A decade after more than 12,000 Henrico County high school students received their very own educational laptop computers specifically for the purpose of digital literacy, Henrico has just two computer science teachers. One of them is brand new in 2013. Prior to this year, in a district of more than 40,000 children, on average only about 30 of them ever took a computer programming class before their senior year in high school.
In the city of Richmond, where there is no student laptop initiative, the district offers no -- not a single one -- computer programming classes.
Just think of the thousands of great, high-paying jobs in STEM fields that Virginia students will be unqualified or under-qualified to fill because they lack basic computer programming skills.

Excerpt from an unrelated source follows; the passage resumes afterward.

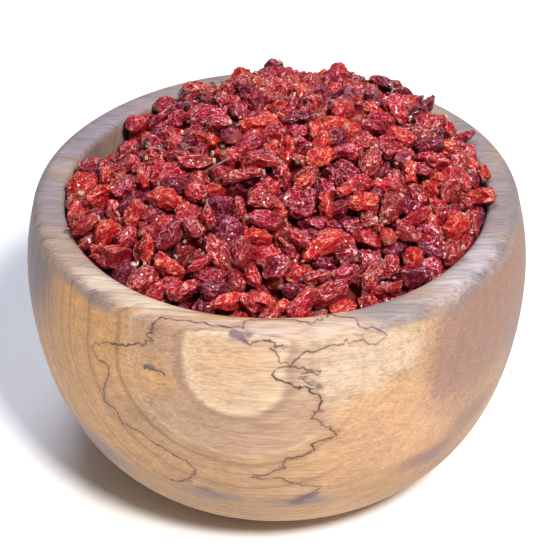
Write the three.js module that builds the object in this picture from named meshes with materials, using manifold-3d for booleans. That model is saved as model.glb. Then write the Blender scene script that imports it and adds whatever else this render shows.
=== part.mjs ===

Fact: More than 70 percent of all STEM field jobs are computer-programming jobs. Among the other 30 percent, nearly all require some knowledge of computer programming as a basic skill.
Fact: In the Richmond region, fewer than one percent of students will, on graduation, will have any knowledge of a topic that is the number-one required skillset of 21st century Virginia employers and 21st century Virginia jobs.
Some
other facts about Computer Science
● Computer
Science is not computer literacy: Computer science teaches how to make
new tools to solve problems. Computer literacy simply teaches students how to
use a computer. Computer programming teaches computational thinking.
● Computer Science is one of the
only K-12 subjects that develops, as its primary learning objective, critical
thinking skills.
● Across the United States, fewer
than 10 percent of high schools offer computer science classes.
● Computer programming is an
integrated part of curriculums in China, India, England and Australia.
● The 1.4 million computer science
jobs that will be available by 2020 represents a $500 billion segment of the
job market -- opportunities that may well be lost to overseas competition if
there are no trained workers to fill these jobs.
●
Virginia is second only to Washington D.C. among states
with the highest average pay in computer programming jobs. The average (mean)
computer programmer in Virginia makes $92,880 annually.
●
A college degree isn’t necessary to get a foot in the
door as a computer programmer. Many students can and do take a foundational
knowledge of programming -- often what they’ve learned on their own -- and
springboard that into either their own e-entrepreneurial business or a
high-paying job.
●
Women of all races account for a quarter of all jobs in
computer science fields. African Americans account for just 7.5 percent of all
jobs in the field.
●
In Virginia where 1,600 students took the AP Computer
Science exam in 2013, fewer than 100 of them were African Americans. Of those,
fewer than 20 were female. Ninety Hispanic students took the same test, and
fewer than 10 of those were female.
●
Only 4.6 percent of undergraduate degrees awarded in
computer programming-related fields were conferred to African Americans.